Acto de comunión


    «En aquel tiempo, Jesús llamó a los Doce y les dijo: "…el Hijo del hombre va a ser entregado a los sumos sacerdotes y a los escribas, que lo condenarán a muerte y lo entregarán a los paganos para que se burlen de él, lo azoten y lo crucifiquen; pero al tercer día, resucitará". Entonces se acercó a Jesús la madre de los hijos de Zebedeo, junto con ellos, y se postró para hacerle una petición: "Concédeme que estos dos hijos míos se sienten, uno a tu derecha y el otro a tu izquierda, en tu Reino". Sin embargo, Jesús replicó: "No sabéis lo que pedís. ¿Podéis beber el cáliz que yo he de beber?"» (Mt 20, 17-28)

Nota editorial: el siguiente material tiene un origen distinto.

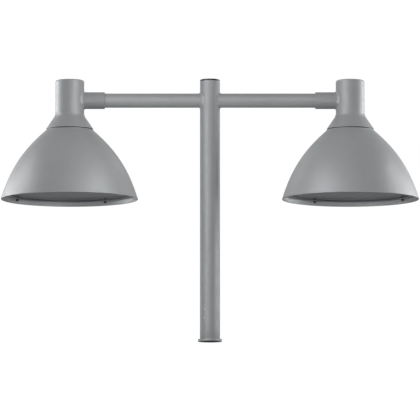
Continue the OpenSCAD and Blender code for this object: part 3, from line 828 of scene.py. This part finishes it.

    Como seres humanos, no alcanzamos a comprender semejantes palabras de alguien que es consciente de su muerte, no entendemos lo que implica beber de ese cáliz. Incluso Jesús, en el Monte de los Olivos, la noche que lo llevaron preso «se postró sobre su rostro, orando y diciendo: Padre mío, si es posible, pase de mí este cáliz; pero no se haga mi voluntad, sino la tuya». (Mt 26,39)

    Sólo el Hijo de Dios, en su profundo amor por la humanidad, fue capaz de entregarse al sacrificio, la crucifixión y a su propia muerte. Cuando bebemos de ese cáliz, que es un cáliz fruto de nuestros pecados, participamos de su sufrimiento en el mundo.

    Los sacramentos son gracias, dones que el Señor nos regala, pero requieren ser cultivados, cuidados y alimentados con la gracia de la fe para crecer y nutrirnos, como la uva exprimida que se convierte en vino y se puede beber o el grano pisado en harina, se convierte en pan que se puede comer. Estos son los elementos a través de los cuales Jesús se nos manifiesta.

    La Eucaristía, la acción de gracias es el sacramento que está en el corazón de la fe cristiana, es el acto de comunión con Dios. En la consagración del pan y el vino, aunque esos elementos conserven su apariencia ante nuestros sentidos, se “transubstancian” mediante la palabra y la acción del Espíritu Santo, convirtiéndose en el Cuerpo y la Sangre de Cristo. Sustancias que, tras ser digeridas y asimiladas por nuestro cuerpo, se convierten en parte de nuestra vida. Nuestro Señor, se hace presente, con una forma distinta, aunque en su verdadera esencia. Estos elementos sacramentales nos enseñan la humildad y vulnerabilidad del ser, y al consumirlos, celebramos la vida y el sacrificio de Jesús por la humanidad.

    Como Iglesia, estamos comprometidos con Jesús, formando una gran familia que se congrega y disgrega, como un corazón vibrante. Jesús dependía de los apóstoles para llegar con su palabra, exactamente como nosotros dependemos de todos los que nos rodean a fin de proclamar la libertad, la esperanza y la paz, la buena nueva para llegar al Señor. “Vayan por todo el mundo y prediquen a toda la gente”.

¿Quién no recuerda el olor a oveja requerido a los pastores? Cristo predicaba en las calles, llamaba a las puertas, entraba a las casas, compartía la mesa de sus seguidores, curaba a los enfermos e infundía fe a los más débiles. Jesús Nazareno nos llama y nos invita a participar en una nueva vida, a ir al encuentro de los otros, allí donde estén. 

¿Estamos preparados?
¿Somos dignos, dignos hijos para beber de ese cáliz?